Por mais estranho que pareça, eu gosto de propagandas que querem me vender algo “se eu ligar AGORA”. Por que? Não sei, mas gosto, e talvez mais esquisito ainda seja gostar delas mas não suportar os leilões pela TV. Simplesmente não aguento. E é isso aí, eu gosto de ver a nova versão do grill com bandeja pra gordura ou a pochete que vibra ou qualquer coisa assim.

Eu também prefiro assistir séries à filmes, primeiro porque elas terminam rápido e segundo porque é legal esfregar na cara das menininhas que você conhece Sobrenatural há mais tempo que elas. E de que outro jeito você conheceria a série do Blade? Ou Kyle XY? Além, é claro, de ouvir a belíssima dublagem de Big Bang: A Teoria? Então as séries são o melhor pra se assistir na madrugada, já que os filmes estão dublados melhores, mas estão cortados, e ver o Braga Boys, o Chris Brown e a Mariah Carey em seguida é sacanagem. Não, a comunhão em Deus Todo Poderoso não entra sequer na lista.

 Mas você está vestido de acordo pra doar seu dízimo pelo telefone?

Eu sei que falando assim parece uma madrugada completamente chata, deprimente e disperdiçada, mas depois da segunda ou terceira vez você acostuma. Claro que seria melhor se tivesse uma programação melhor, e, de preferência, completamente legendada, só que o ponto não é o que você está assistindo, mas o fato de estar assistindo: Ainda é um ritual estar lá, sem horário pra nada, e poder aproveitar aquelas poucas horas de silêncio e escuridão, só entre você, a TV e algum vizinho tolo, fraco e influenciável, que está batendo punheta pra uma cavalgada buceta-barriga (Em casas separadas).

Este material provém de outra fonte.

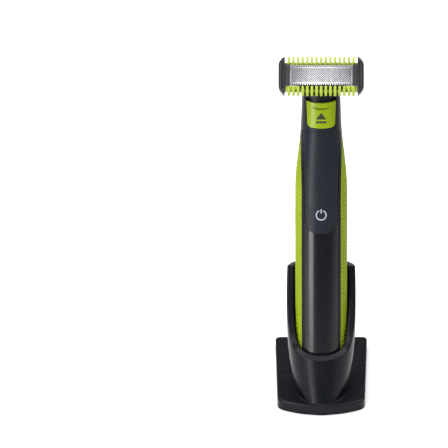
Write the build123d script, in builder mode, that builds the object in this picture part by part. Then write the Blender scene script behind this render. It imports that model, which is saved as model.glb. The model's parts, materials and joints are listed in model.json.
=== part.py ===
from build123d import *
import os
from math import cos, radians, sin

os.makedirs("parts", exist_ok=True)

# A cordless body groomer with a clip-on skin guard, standing in its storage stand.
# Every groomer piece is drawn upright in the handle's own frame: X to the right, the front
# towards -Y, +Z from the charging end to the blade. The stand and the placing of the leaning
# groomer use the table frame: origin on the table under the foot of the cup, +Z up.
# All sizes are millimetres.

# --- driving dimensions -------------------------------------------------------------------
handle_half_width = 14.1
handle_half_depth = 13.0
handle_top = 155.0          # top of the neck, from the charging end
wall = 1.8                  # thickness of the handle's shells
grip_thickness = 1.3
seam = 0.05                 # gap left at a joint between two fixed shells
clearance = 0.2             # gap left round a part that moves
panel_gap = 0.14            # above the front panel, whose back rises a little as it rocks

cap_height = 8.0            # full-round part of the bottom cap
cap_edge_radius = 2.4
socket_size = (11.4, 8.0)   # mouth of the charging socket
chin_top = 27.4             # seam between the bottom cap and the glossy front cover
tongue_end = 78.7           # rounded lower end of the front panel
tongue_top = 134.6
front_half_width = 8.9      # glossy cover and lower part of the front panel
tongue_half_width = 10.0    # front panel at its upper end
neck_front_half_top = 9.5   # and the neck's front face at the very top
panel_proud = 0.4
grip_inner_x = 10.55        # edge of the side grips, seen from the front
grip_bottom = 8.6
grip_tip = 129.4
icon_height = 89.0          # centre of the power symbol

release_bottom = 136.7
release_top = 151.4
release_travel = 2.0
release_proud = 0.7
release_half_top = 7.9
release_half_bottom = 7.4
release_corner = 2.4

head_tilt = 25.0            # the cutting face looks this far up from the handle's front
foil_width = 34.0
foil_height = 8.9
foil_thickness = 0.3
tooth_pitch = 2.466         # comb teeth of the skin guard
comb_teeth = 15
blade_pitch = tooth_pitch / 2
blade_teeth = 27
guard_half_width = 22.85
guard_half_height = 10.0
guard_thickness = 7.8

lever_pivot_z = 128.0
eccentric = 1.2
motor_y = 1.5
lever_y = -5.0              # plane of the lever's upper arm

lean = 17.0                 # the groomer leans back in its stand
plate_thickness = 6.0
floor_height = 9.5          # cup floor above the plate, along the leaning axis
cup_wall = 3.8
cup_gap = 0.85              # between the handle and the cup
arm_height = 65.7           # top of the cup's arms above the plate, along the leaning axis

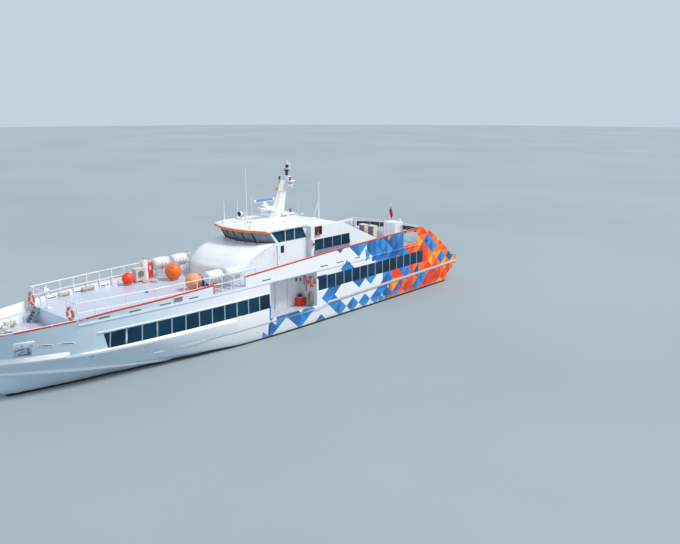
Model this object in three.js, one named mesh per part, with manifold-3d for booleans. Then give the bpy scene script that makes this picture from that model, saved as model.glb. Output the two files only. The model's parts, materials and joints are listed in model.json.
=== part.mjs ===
// Passenger ferry, a single fast hull with two decks. Millimetres, +X to the bow, +Y to port, +Z up.
// The origin is amidships on the centreline, in the plane of the water.
import * as THREE from 'three';
import { mergeVertices } from 'three/addons/utils/BufferGeometryUtils.js';
import Module from 'manifold-3d';

const wasm = await Module();
wasm.setup();

// Main sizes
const GAP = 0.3;                 // seat between two pieces that touch
const CLEAR = 8;                 // air round a piece that moves
const PLATE = 60;                // walls and bulwarks
const GLASS = 24;
const DECK_LOW = 1150;           // main deck forward and in the boarding recess
const DECK_AFT = 1600;           // raised main deck over the engine space
const DECK_BOW = 3000;           // sunken mooring deck at the bow
const UNDER_DECK = 3660;         // underside of the upper deck
const UPPER_DECK = 3780;
const STEM_WL = 16660;           // stem at the water
const STEM_SLOPE = 1.22;         // rise of the stem over its run
const STERN = -19800;
const STEP_X = 12900;            // forward end of the saloon
const FOREDECK_X = 13700;        // forward edge of the upper deck
const RECESS_FORE = 1350;
const RECESS_AFT = -2820;
const RECESS_IN = 1900;          // half width of the lobby between the two boarding recesses
const SALOON_AFT = -15400;
const DECK_END = -14600;         // aft edge of the upper deck
const GAP_FORE = 5600;           // open length of the side above the deck
const GAP_AFT = 3300;

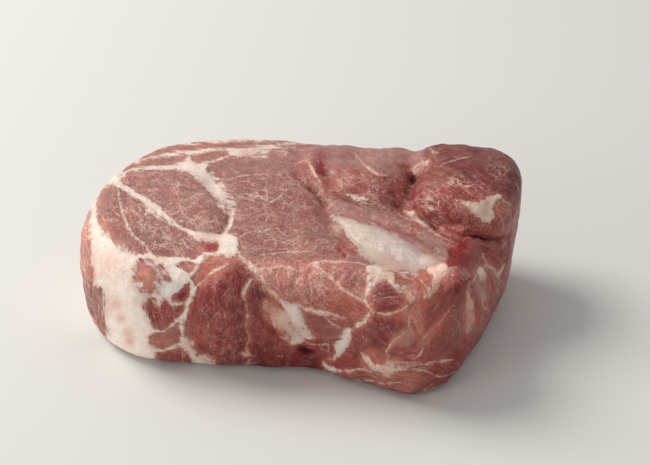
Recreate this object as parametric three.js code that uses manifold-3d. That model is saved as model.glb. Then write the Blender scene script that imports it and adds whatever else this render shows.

Com o passar dos anos esse ritual perdeu força, ao menos para mim: Acontece que o 3G chegou pra ficar, a TV está em decadência e ninguém é criança para sempre. Cedo ou tarde você vai ter, efetivamente, o poder de escolha, e até uma noite pesquisando preço de puta é mais divertido que três episódios seguidos de Dois Homens e Meio. Mas deem uma chance aos clips, séries, filmes, propagandas, leilões e cultos. Se nada disso der certo, você ainda pode ficar acordado até um pouco depois e aprender uma profissão com o Telecurso: Pra mim esse era o momento de desligar a TV, escovar os dentes e dormir, ouvindo o rádio e vendo os raios de sol pela janela.